Saturday, July 19, 2008


My husband and I have this saying about our buckets being full. Whenever I have so much on my plate I get to a point where I can't handle anything. Thats when I make stupid mistakes like when Kayde fell in the ditch. Anyway its like when my bucket is full if you add even one more thing the water starts dripping out. Thats exactly what it feels like.
Anyway last night my husband tells me his bucket is full. No to be uncompassionate but what? I said to him he must have a pretty small bucket. I take care of him all day. We had this huge long fight because I had a hard week and asked him to help me and he sat on the couch and became his introverted self. Anyway at the end I told him I needed to give me rest. As I was saying these words I realized who would give me rest. If I want real rest its not going to come from my hubby but from above. I always struggle with finding my refuge and rest in Christ.

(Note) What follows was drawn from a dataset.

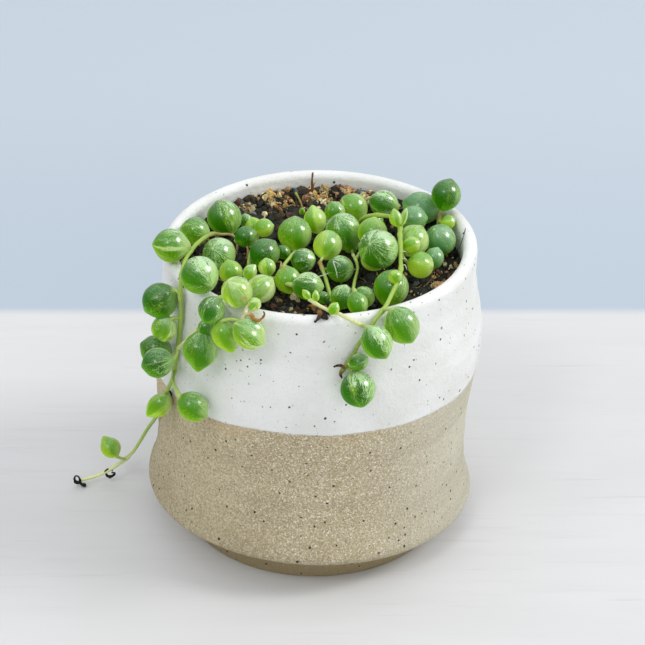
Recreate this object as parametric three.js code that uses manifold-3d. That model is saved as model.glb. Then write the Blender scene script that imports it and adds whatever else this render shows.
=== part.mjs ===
// A variegated string of pearls in a small hand-thrown stoneware pot.
// Millimetres, +Z up, origin at the centre of the pot's foot, on the surface it stands on.
// The pot is seen from -Y; +X is to the right.
import * as THREE from "three";
import { mergeVertices } from "three/addons/utils/BufferGeometryUtils.js";
import Module from "manifold-3d";

const wasm = await Module();
wasm.setup();

// ---------------------------------------------------------------- driving dimensions

const FOOT_RADIUS = 35.5; // recessed foot disc that the pot stands on
const FOOT_HEIGHT = 5.2;
const FOOT_TILT = 3.5; // how far the foot's upper edge sinks on the low side
const LIP_RADIUS = 38; // middle of the round lip
const LIP_HALF_THICKNESS = 1.8;
const LIP_HEIGHT = 79.2; // middle of the lip, so the pot is 81 mm high
const LEAN_LOW = -1; // the thrown wall leans a little to +X as it rises
const LEAN_HIGH = 1.5;
const LEAN_LOW_FROM = 12.4; // height at which the lower lean is complete
const TILT_TOWARDS = 0.93; // angle of the side towards which the belly sinks
const TILT_SHIFT = 0.3; // how far a sinking point also moves away from that side
const OUT_OF_ROUND = 0.2; // the hand-thrown wall is slightly oval
const POT_SEGMENTS = 48;

const SOIL_TOP = 74; // mean level of the soil
const SOIL_FLOOR = 7.4;
const BANK_HEIGHT = 2.2; // how far the soil is heaped up against the back wall
const SOIL_SEGMENTS = 32;
const GAP = 0.3; // between pieces that touch

const STEM_SIDES = 5;
const STEM_STEP = 3.2; // length of one straight facet of a stem
const STALK_RADIUS = 0.45; // leaf stalk
const ROOT_Z = 68; // depth that every stem reaches in its hole
const HOLE_CLEARANCE = 0.4;

// The wall's outer face as [radius, height, tilt], from above the foot's overhang to the lip. The belly was
// thrown a little askew on its foot: tilt is how far a point sinks on the low side and rises on the high one.
const WALL_OUTSIDE = [
  [37.2, 5.4, 3.9],
  [39.7, 6, 3.8],
  [42.2, 7.1, 3.6],
  [43.35, 8.9, 3.2],
  [42.85, 11.9, 3.3],
  [41.7, 15.6, 2.4],
  [41.0, 20.4, 0.9],
  [40.8, 27, -0.7],
  [41.05, 35],
  [41.8, 44],
  [42.35, 54],
  [41.9, 60],
  [40.7, 66.5],
  [39.9, 72.5],
  [39.8, LIP_HEIGHT],
];

// The wall's inner face as [radius, height], from the lip down to the floor.
const WALL_INSIDE = [
  [36.2, LIP_HEIGHT],
  [36.2, 70],
  [37.4, 58],
  [37.2, 38],
  [36.6, 26],
  [37.6, 17],
  [35.2, 11],
  [30, 8],
];

// ---------------------------------------------------------------- the leafy stems
// Each leaf is [x, y, z of its middle], width, length, [direction from its base to its tip].
// A stem is the route of its middle line, from its root in the soil; branches start on it.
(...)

Lord help me.

Wednesday, July 16, 2008

I have been praying as of late that God would deal with my trust/abandonment issues. I have always had this deep fear of people leaving me, dying or just forgetting about me. With it I don't really trust people. Like for instance: my husband he is always late, so I have a real problem believing/trusting that he isn't in a car accident. When he lied to me about his pornography addiction years ago, well I have had trouble trusting him ever since. Deep down I fear he will leave me for someone else or I will have to leave him over his addiction. Anyway so I have bee trying to think where this has fear has come from.
Last night I was lying in bed and I think I may have figured it out. Let me preface this with something. I have an uncle who was always very weird with us kids. He would walk around naked and one of my younger aunts accused him of molesting her. My parents knew he was weird in this way but still left my sister and I with him (this is another issue to deal with later). Anyway so my aunt and weird uncle lived a block away from us. One night my mom and dad took us over there for an adult games night. We had three cousins and so this was always fun. At bedtime my parents put my sister and I to bed. I remember waking up in the middle of the night with the house completely quiet. I started to cry, I was so mad that my mom had left me there. From then on I had this irrational fear of being left anywhere. I wouldn't stay over night anywhere, if my mom took us to the babysitters I would cry and make her promise a thousand times she would be there to pick me up after work. If it was night I would stay awake until she came. To this day I have vivid memories of that night and the saddness and fear I felt. I have always had this weird feeling like something had happened to me as a young girl, but always felt that ignorance was bliss. I am not saying anything did happen with this maniac of an uncle but it could explain a lot. He drives this very distinguishable vehicle and to this day when I see him I hide and cringe.
I will continue to pray and seek healing from Jesus.
"Lord, heal my brokenness. Fill me full of Your trust. Let me have the grace to believe in Your perfect plan!"

Saturday, July 12, 2008


Oh! I cannot believe that I am 32 and have acne galore. Every time I get rid of a zit a new one comes. I just cannot even comprehend it. In the last week I have bought two facial cleansers, I have stopped using conditioner, I am downing water by the gallon and tonight I am at the point where I am going to almost swear off chocolate. You know it's bad when it comes down to chocolate. A few months ago I even bought proactiv but then I read on a website that it only makes your acne worse. CRAP! SO now what do I do? I am really trying not to care. Its God teaching me to not be so vain. I was at a point where I was some what confident that I was looking good. Now I haven't even touched my face with makeup for almost a month. Can't I learn this some other way? I am trying, it is just so hard. Well if you see me on the street please don't stare, please lie and say I have a beautiful complexion. :)
By the way the picture is my husbands grumpy face. He is half smiling because he knows I am taking the picture but the rest is for real.

Tuesday, July 1, 2008

Eww! I hear we are as in Canada in the running for the world cup 2018. That would really be awesome. A great June of soccer came to an end the other day. I watched 30 out of the 31 games and actually watched a few twice with my husband. It was so exciting and not because of Mutu who my husband is convinced I am in love with. I am not but I think he may be. I think I may change my screensaver just to keep him guessing though. So now that soccer is over I am a bit sad. Next is the Olympics. I love them, I plan to sit the kids down in front of the tv with me for two weeks straight. I love most of the sports. I think when the Olympics were in Atlanta I watched all day each day when I could. The past eight years I didn't have cable so never did see most of them but this year I will! I always dreamed of competing, my husband and I are going to take up rowing once my kids are old enough to watch themselves (5 more years) and who knows I may make it there!